What this means for your offer strategy
The biggest takeaway is that you do not have to choose between speed and diligence. Palo Alto’s digital permit tools, parcel report details, and historic-status information make it possible to do focused pre-offer triage far more efficiently than many buyers expect.
For older homes, that front-loaded work can reduce surprises and sharpen your decisions. It can also help you write an offer that reflects the property’s real condition, real constraints, and real upside.
If you are considering an older Palo Alto home, the best move is usually not more guesswork. It is better questions, better records review, and a clearer plan before you commit. If you want a construction-informed approach to evaluating older homes in Palo Alto, connect with David Bergman.
FAQs
What records should you review before writing on an older Palo Alto home?
- Start with permit history, the Palo Alto parcel report, seller disclosure forms, and any seller-provided inspection reports.
Why does year built matter for older Palo Alto homes?
- Palo Alto has a large share of older housing, and older homes often have a longer history of remodels, additions, and replacement systems that should be verified through records.
What does effective year built mean for a Palo Alto property?

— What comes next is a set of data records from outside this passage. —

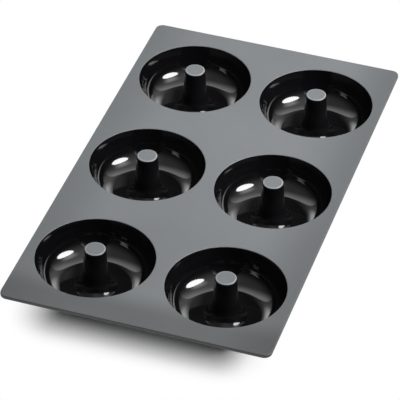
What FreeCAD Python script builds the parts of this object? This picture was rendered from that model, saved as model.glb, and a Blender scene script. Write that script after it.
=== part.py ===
# Doughnut pan: a flexible baking mould of silicone rubber, moulded in one piece.
# A flat sheet with rounded corners carries six ring-shaped cups, two across and three along.
# A hollow tapered post stands in the middle of each cup and rises past the sheet: it makes the
# hole of the doughnut. The wall keeps one thickness, so the underside repeats the cups, and
# the pan stands on the flat rings under them.
# Frame: +Z up, Y along the pan, origin on the table under the middle. Millimetres, degrees.

import FreeCAD, Part
import math
import os

import Sketcher

NODE = "doughnut_pan"

# Driving dimensions. Each becomes a cell of the spreadsheet, with its name as the alias.
SIZES = {
    # the grid of cups, and the strips of sheet between their mouths
    "cups_across": 2,
    "cups_along": 3,
    "web_across": 9.3,
    "web_along": 23.0,
    # the sheet: its margins run from the outer mouths to its long sides and to its ends
    "side_margin": 6.35,
    "end_margin": 14.5,
    "sheet_thickness": 2.5,
    "sheet_corner_radius": 5.0,
    "sheet_edge_radius": 0.6,
    # a cup: its diameter is measured where its side meets the top of the sheet. Its flat floor
    # ends in a faint crease: from there a narrow strip rises at a slope and bends into the side
    "cup_diameter": 75.0,
    "cup_depth": 23.0,
    "cup_draft": 11.0,
    "cup_crease_slope": 10.0,
    "cup_crease_strip": 0.75,
    "cup_floor_radius": 15.0,
    "cup_mouth_radius": 0.5,
    # its post: the diameter is measured where its side meets its flat crown
    "post_diameter": 13.5,
    "post_rise": 7.0,
    "post_draft": 3.5,
    "post_foot_radius": 8.0,
    "post_edge_radius": 1.2,
    "post_crown_thickness": 2.2,
    # the wall of cup and post, and the collar of sheet that is drawn with it: the wall meets
    # the underside of the collar in a rounding, and the lip is what lies past that rounding
    "wall_thickness": 2.0,
    "underside_radius": 1.5,
    "collar_lip": 0.4,
}

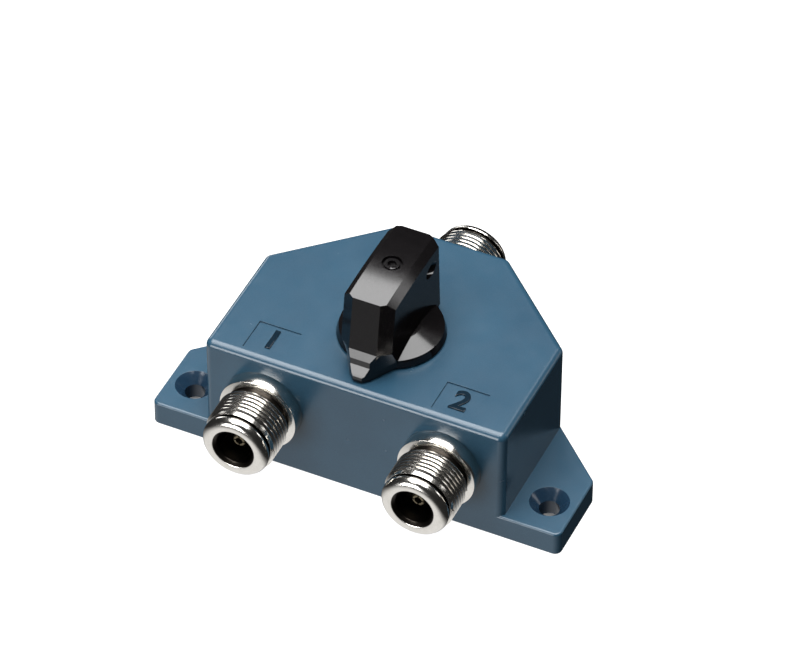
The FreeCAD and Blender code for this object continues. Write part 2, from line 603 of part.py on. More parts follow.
# ---- shaft bearing: heights run upwards from the roof ----------------------------------------------
on_axis = {"y": "Sizes.axis_y"}
shaft_bore = "Sizes.shaft_rad + Sizes.shaft_gap"
boss_depth = "(Sizes.roof_thk + Sizes.boss_thk)"
bushing = turned_body("bushing", [
    (shaft_bore, "-%s - Sizes.bushing_flange_thk" % boss_depth),
    ("Sizes.bushing_flange_rad", "-%s - Sizes.bushing_flange_thk" % boss_depth),
    ("Sizes.bushing_flange_rad", "-" + boss_depth), ("Sizes.bushing_rad", "-" + boss_depth),
    ("Sizes.bushing_rad", "Sizes.bushing_out - 0.3"),
    ("Sizes.bushing_rad - 0.3", "Sizes.bushing_out"), (shaft_bore, "Sizes.bushing_out")],
    z="Sizes.body_hgt", **on_axis)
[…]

- A gap between actual year built and effective year built can suggest substantial remodeling, which you should verify through permit records.
Why should you check historic status before making an offer in Palo Alto?
- Historic status can affect redesign, exterior changes, and renovation timing, so it is best to confirm it early if you may want to alter the property.
What older-home risks should you screen for in Palo Alto?
- Common items include lead-based paint in many pre-1978 homes, possible asbestos in older materials, sewer-line condition, and natural hazard disclosures such as seismic or flood-related zones.
Can seller disclosures replace inspections for an older California home?
- No. California guidance says disclosures are helpful, but they are not a warranty and they are not a substitute for inspections.